Wells made an interesting statement; she said the ordinance did target panhandlers because “nobody else does aggressive solicitation other than panhandlers.”

After a break and a closed session on the lawsuit filed by former Police Chief David Wray, the City Council heard a presentation by interim City Manager David Parrish on the 2018-2019 budget.

According to the manager’s budget, the tax rate will remain at 63.25 cents – the highest in the state of any comparable city – and water rates would be raised 3.5 percent for both those inside and outside the city.

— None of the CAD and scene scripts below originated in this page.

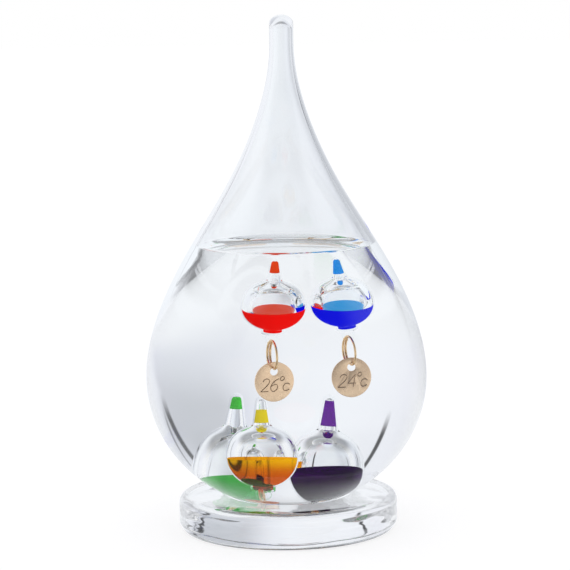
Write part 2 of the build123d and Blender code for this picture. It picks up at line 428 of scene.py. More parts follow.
# %% [markdown]
# ## The glass drop
# The real drop is blown: a round belly drawn out into a long neck, whose tip is
# melted shut. Its outline is a quarter ellipse for the bowl, a smooth flank, a
# short straight tip and a small dome. The inside wall is the same outline moved
# inward. The inside is split at the height where the liquid meets the glass.

# %% Drop outline
TOTAL_HEIGHT = cad_box[1].z / MM
BELLY_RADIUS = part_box("drop_vessel")[1].x / MM
BELLY_HEIGHT = 66.4
VESSEL_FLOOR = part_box("drop_vessel")[0].z / MM
VESSEL_WALL = 2.4
TIP_RADIUS = 5.1
TIP_WALL = 1.3
TIP_LENGTH = 7.0
TIP_DOME = 3.6
TIP_CLOSURE = 2.6
FLANK = [(0.862, 0.227), (0.614, 0.407), (0.3315, 0.586), (0.12, 0.764), (0.018, 0.911)]
GLUE_RADIUS = 21.0
SEAT_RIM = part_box("glass_base")[1].z / MM


def drop_outline(wall, tip_wall, closure):
    """Outline of the drop from its underside to the top of its tip."""
    tube_top = TOTAL_HEIGHT - TIP_DOME
    swell = BELLY_RADIUS - TIP_RADIUS
    climb = tube_top - TIP_LENGTH - BELLY_HEIGHT
    run = [(BELLY_RADIUS, BELLY_HEIGHT)]
    run += [(TIP_RADIUS + r * swell, BELLY_HEIGHT + z * climb) for r, z in FLANK]
    run += [(TIP_RADIUS, BELLY_HEIGHT + climb)]
    run = move_inward(run, wall, tip_wall)
    wide, tube = run[0][0], run[-1][0]
    bowl = ellipse(BELLY_HEIGHT, wide, BELLY_HEIGHT - VESSEL_FLOOR - wall, -90, 0, 36)
    side = smooth_through(run, (0, 1), (0, 1), 9)
    dome_base = tube_top - closure
    top = TOTAL_HEIGHT - closure
    dome = ellipse(dome_base, tube, top - dome_base, 0, 90, 10)
    return bowl[:-1] + side + dome


def radius_at(outline, height):
    """Radius of the outline above its widest ring, at a height."""
    for (r0, z0), (r1, z1) in zip(outline, outline[1:]):
        if z0 <= height <= z1 and z0 >= BELLY_HEIGHT:
            return r0 + (r1 - r0) * (height - z0) / (z1 - z0)


outside = drop_outline(0, 0, 0)
inside = drop_outline(VESSEL_WALL, TIP_WALL, TIP_CLOSURE)

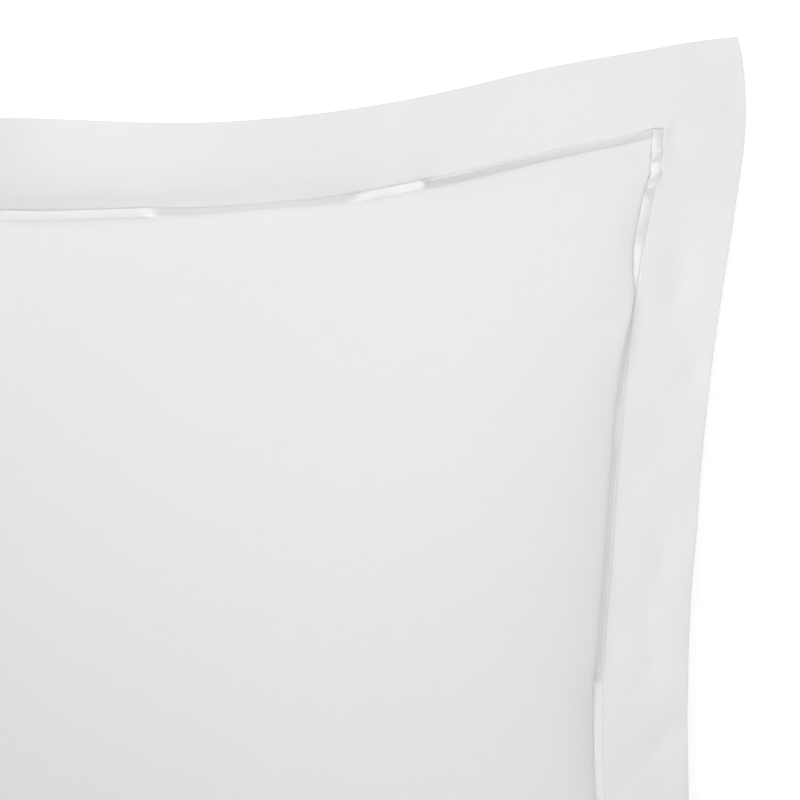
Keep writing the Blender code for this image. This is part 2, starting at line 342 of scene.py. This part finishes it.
def edge_points(cut, sign, upright):
    """Return points on the flange's edge, hung from the seam by what the cut leaves over."""
    sides = (RIGHT, LEFT) if upright else (TOP, BOTTOM)
    tips = (TIP[1], TIP[0]) if upright else (TIP[0], TIP[1])
    square = np.clip(cut, -BODY_HALF, BODY_HALF)
    if upright:
        seam = band_frame(sign * BODY_HALF, square)[..., (1, 0, 2)]
    else:
        seam = band_frame(square, sign * BODY_HALF)
    found = []
    for side in sides:
        along, reach = edge_plan(side, cut, *tips)
        square_along, square_reach = edge_plan(side, square, *tips)
        seen = np.hypot(square_along - seam[..., 0], square_reach - np.abs(seam[..., 1]))
        drop = np.sqrt(np.maximum(0.0, (CUT_HALF - BODY_HALF) ** 2 - seen ** 2))
        height = seam[..., 2] - drop + wave_lift(side, cut)
        found.append(np.stack((along, reach, height), axis=-1))
    point = np.where((sign > 0.0)[..., None], found[0], found[1])
    past = np.clip((np.abs(cut) - BODY_HALF) / (CUT_HALF - BODY_HALF), 0.0, 1.0)
    point[..., 2] = mix(point[..., 2], TIP[2], past * past * (3.0 - 2.0 * past))
    point[..., 1] *= sign
    return point[..., (1, 0, 2)] if upright else point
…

The total proposed budget is $541 million, which is a small increase from the current budget of $536 million. But the last year for which actual figures are available is the 2016-2017 budget year, and in 2016-2017, the city spent $490 million. So it is a considerable increase from what was actually spent last year.

Also in the current budget, the city had a stealth tax increase. Because all the property in the county was reevaluated, the revenue-neutral tax rate would have been 2 cents lower. By keeping the tax rate the same rather than lowering it to the revenue neutral figure, the City Council had about $5 million more money to spend without technically raising the tax rate.

This year if the City Council wants to spend more money – and it has given every indication that it does – either it will have to raise taxes or cut spending somewhere else. The City Council has discussed increasing city employee salaries more than the recommended budget, adding bus routes, allocating more for participatory budgeting and spending more on affordable housing, just to name a few items that have come up.

The City Council is holding a budget work session on Tuesday, May 22 at 3 p.m. in the Plaza Level Conference Room, and, after that meeting, the intentions of the City Council regarding the tax rate should be known. If the City Council funds half the initiatives it has discussed, a tax increase is likely.